Ma da tempo è scontento di sé, per un’avvilita sensazione di insufficienza, o di fallimento; una buia crisi. E la «grazia», ora, consiste appunto nella chiarezza ritrovata.

Quella tragedia lo ha aiutato a capire e a decidere: servirà il Cristo umiliato e messo in croce, il Cristo rinne­gato anche dai suoi. Il Cristo presente in ogni non-persona come Maria Gon­net. Quelli che tutti respingono, lui li accoglie, a partire dal 17 gennaio 1828, in una casa della vecchia Torino. Quando la deve lasciare - pe­ricoli di contagio, proteste dei vicini - cerca casa fuori città, e la trova poi nei prati umidi di Valdocco.

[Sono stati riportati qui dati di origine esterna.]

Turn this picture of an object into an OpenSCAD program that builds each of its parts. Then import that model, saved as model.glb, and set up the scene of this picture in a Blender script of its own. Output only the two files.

Qui il 27 aprile ri­ceve i primi malati, e nessuno lo ferma più. Il fabbricato cre­sce, si moltiplica come gli in­fermi e chi li cura, diventando quella che nel XXI secolo sarà una «città» di 87mila metri quadrati, con quasi duemila malati, con laborato­ri, scuole, centri specializzati.

Sempre col nome dato da lui: «Piccola Casa della Divina Provvidenza». I ricchi e i pove­ri, il re Carlo Alberto e le la­vandaie, tutti aiutano il Cotto­lengo, e sarà sempre così. A tutti egli insegna che questa Casa non è per i malati, ma dei malati, perché in ognuno di essi c’è Cristo.

E per servire gli infermi egli crea via via le famiglie religiose dei sacerdoti, delle suore, dei «Fratelli». Energie straordinarie si attivano, animate dalla sua fiducia in Dio e dalla sua stima per l’uomo, dal suo rigore e dalla sua dolcezza.

Affida pesanti compiti alle suore, e poi prepara decotti per quelle malate: «Non sarei abbastanza padre se non fossi anche madre». In punto di morte, a soli 56 anni, non si preoccupa per il futuro dell’opera: «L’ha fatta la Provvidenza; io ho solo cercato di non ostacolarla». Sarà canonizzato da Pio XI nel 1934.